Was something happening I didn't notice that day? What was happening at 1am when my husband woke to her? And then I think about my twins. They were exhausted tonight after being sick with a stomach bug that went around daycare last week and from transitioning to the toddler room and sleeping on cots. I wish I could make them eat more and drink more. Why don't they sleep more so they feel better? Could we be the one family that it happens to twice - it being SUDC? I don't want to let those thoughts enter my mind - but they do!
As I did with Hudson the nights were I worried and couldn't sleep - I'd tell myself "he's alright, he will be alright." Unfortunately my mind has been effected by what happened and is always prepared to find something bad in the morning when I go through those doors. I wish I could change it, but I can't.
Luckily, most of these moments don't happen daily and I can cope, live life, concentrate on those things important to me and be happy! Although we've gone through the worst and I wish daily Stella was here being a typical five and a half year old, but she's not and I live on. But as most mom's approach situations with their kids, the time approaching a big event can be the worst - that's how most hard days are dealt with here. But these few special circumstances being the eve of their 19 month and 1 day birthday is tough and I just hope we can get past it to 19 months and 2 days. And of course the days afterwards you feel like you walk on pins and needles waiting for the worst to happen. Then we get past these days and something new to think about emerges! Go figure.

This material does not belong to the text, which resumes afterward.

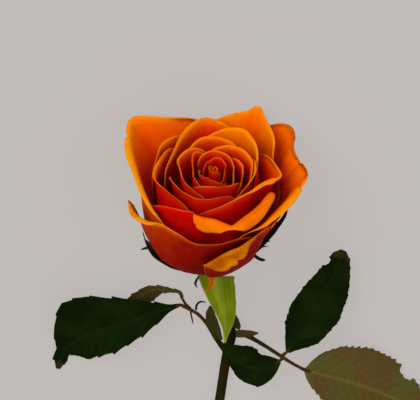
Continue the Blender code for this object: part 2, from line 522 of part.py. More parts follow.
def build_hip():
    sides = 20
    angles = np.linspace(0.0, 2 * math.pi, sides, endpoint=False)
    profile = np.array(HIP_PROFILE)
    rings = np.stack([profile[:, None, 0] * np.cos(angles), profile[:, None, 0] * np.sin(angles),
                      profile[:, None, 1] + 0.0 * angles], axis=-1)
    return tube_object("hip", rings, (70, 84, 22), 0.5)


def build_stem():
    axis = np.array([0.0, math.cos(math.radians(BLOOM_RISE)), math.sin(math.radians(BLOOM_RISE))])
    foot = np.array([0.0, 0.0, FOOT_HEIGHT])
    hip_end = -HIP_PROFILE[0][1] + 2 * CONTACT_GAP
    neck = [(*(foot - axis * hip_end), 1.85), (*(foot - axis * (hip_end + 2.0)), 1.85),
            (*(foot - axis * (hip_end + 6.0) + np.array([0.6, 0.0, 0.9])), 1.85)]
    rings, centre, forward, side, top = tube_points(neck + list(STEM_COURSE), 38, 10)
    slant = (rings[-1] - centre[-1]) @ top[-1] / STEM_COURSE[-1][3]
    rings[-1] += slant[:, None] * forward[-1] * STEM_CUT_SLANT / 2
    stem = tube_object("stem", rings, (58, 62, 18), 0.5)
    for number, (share, angle) in enumerate(PRICKLES):
        at = int(round(share * (len(centre) - 1)))
        out = math.cos(math.radians(angle)) * side[at] + math.sin(math.radians(angle)) * top[at]
        start = centre[at] + out * (STEM_RADIUS - 0.9)
        course = [(*start, 1.1), (*(start + out * 1.6), 0.75),
                  (*(start + out * PRICKLE_LENGTH * 0.75 + forward[at] * 0.6), 0.4),
                  (*(start + out * PRICKLE_LENGTH + forward[at] * 1.3), 0.12)]
        prickle = tube_object("prickle_cutter_%d" % number, tube_points(course, 5, 8)[0], (96, 52, 30), 0.5)
        join = stem.modifiers.new("prickle", "BOOLEAN")
        join.operation = "UNION"
        join.object = prickle
        prickle.hide_render = True
        prickle.display_type = "WIRE"
    return stem


def build_blades():
    colours = {"sepal_front": (116, 128, 24), "leaflet_right_terminal": (81, 67, 30)}
    made = []
    for name, thickness, fold, midrib, left, right in BLADES:
        grid = blade_grid(midrib, left, right, fold, np.array([0.0, 0.0, 1.0]), 15)
        made.append(shell_object(name, grid, thickness, colours.get(name, (22, 33, 8)), 0.45))
    return made


def build_tubes():
    return [tube_object(name, tube_points(course, 10, 8)[0], (62, 48, 20), 0.5) for name, course in TUBES]


def main():
    clear_scene()
    bloom = bpy.data.objects.new("bloom", None)
    rose = bpy.data.objects.new("rose", None)
    for empty in (bloom, rose):
        bpy.context.scene.collection.objects.link(empty)
    bloom.matrix_world = (Matrix.Translation(Vector((0.0, 0.0, FOOT_HEIGHT * MM)))
                          @ Matrix.Rotation(math.radians(BLOOM_RISE - 90.0), 4, "X"))
    bloom.parent = rose
    for piece in build_petals() + [build_hip()]:
        piece.parent = bloom
    for piece in build_blades() + build_tubes() + [build_stem()]:
        piece.parent = rose
    for item in bpy.data.objects:
        if item.name.startswith("prickle_cutter"):
            item.parent = rose
    bpy.context.view_layer.update()
    corners = np.array([item.matrix_world @ vertex.co for item in bpy.data.objects
                        if item.type == "MESH" and not item.hide_render for vertex in item.data.vertices])
    low, high = corners.min(axis=0), corners.max(axis=0)
    rose.location = (-(low[0] + high[0]) / 2, -(low[1] + high[1]) / 2, -low[2])


main()
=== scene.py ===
"""The looks of a cut rose lying on a pale floor: fine petals, sepals, leaves, stem and prickles.

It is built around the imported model.  Design tables are in millimetres and degrees.  Bloom coordinates are
azimuth, radius and height around the bloom's axis: azimuth 0 is +X, 90 points down to the floor, 180 is -X
and 270 faces up.  Rose coordinates are x, y and z from the point of the floor under the foot of that axis.
"""

import math

import bpy
import numpy as np
from mathutils import Matrix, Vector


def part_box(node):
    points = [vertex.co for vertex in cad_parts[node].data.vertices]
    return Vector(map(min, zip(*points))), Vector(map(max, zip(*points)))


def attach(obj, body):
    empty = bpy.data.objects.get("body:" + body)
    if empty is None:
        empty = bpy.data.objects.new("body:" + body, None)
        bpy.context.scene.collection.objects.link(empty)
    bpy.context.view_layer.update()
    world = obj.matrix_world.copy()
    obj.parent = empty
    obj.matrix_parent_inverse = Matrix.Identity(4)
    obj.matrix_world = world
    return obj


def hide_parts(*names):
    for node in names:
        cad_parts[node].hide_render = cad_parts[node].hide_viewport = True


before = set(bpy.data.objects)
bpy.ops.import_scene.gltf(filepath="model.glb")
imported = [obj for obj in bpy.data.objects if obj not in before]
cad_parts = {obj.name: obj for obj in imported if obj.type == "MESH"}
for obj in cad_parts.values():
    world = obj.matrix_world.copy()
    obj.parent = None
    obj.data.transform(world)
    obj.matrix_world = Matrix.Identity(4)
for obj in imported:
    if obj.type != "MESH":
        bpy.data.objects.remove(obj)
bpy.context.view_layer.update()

MM = 0.001
BODY = "root"
LEVEL = np.array([1.0, 1.0, 0.0])
UP = np.array([0.0, 0.0, 1.0])

# the bloom's layout, as in the model
BLOOM_RISE = 35.0
CONTACT_GAP = 0.30           # kept free between pieces
CLAW_HEIGHT = 0.35
CLAW_SPREAD = 0.28
FOOT_HEIGHT = 12.6
CUP_HEIGHT = 40.0
CUP_FOOT_RADIUS = 6.5
CUP_RADIUS = 30.5
LAYER_GAP = 0.66
AZIMUTH_CELL = 3             # the record of what is filled: degrees around the axis for each column,
HEIGHT_FLOOR = -12           # the height where its rows start, 1 mm apart,
HEIGHT_CELLS = 80            # and how many rows there are

# how fine the surfaces are
PETAL_SKIN = 0.24            # thickness of a petal
SEPAL_SKIN = 0.5
LEAF_SKIN = 0.34
EDGE_TAPER = 1.1             # width over which a sheet thins out to its edge
COARSE_ROWS = 7              # rows of the model's petals below the rim
BODY_ROWS = 30               # rows and columns of the fine petals
LIP_ROWS = 9
RIM_COLUMNS = 89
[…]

|We did a lot of testing for Hudson when he was born|
|Our last photo, marker on her face!|
I try and get through these times and make it like a normal day but it never will be. Writing these thoughts definitely helps but flashbacks will always be there - the bad stand out more than the good - but I must remember, the good were pretty darn GOOD in fact amazing- all day pjs, the play kitchen and the marker on her face. I will always remember how proud we were that day watching her grow into a little girl - the unexpected forever 19 month and 1 day old. That I will hold onto.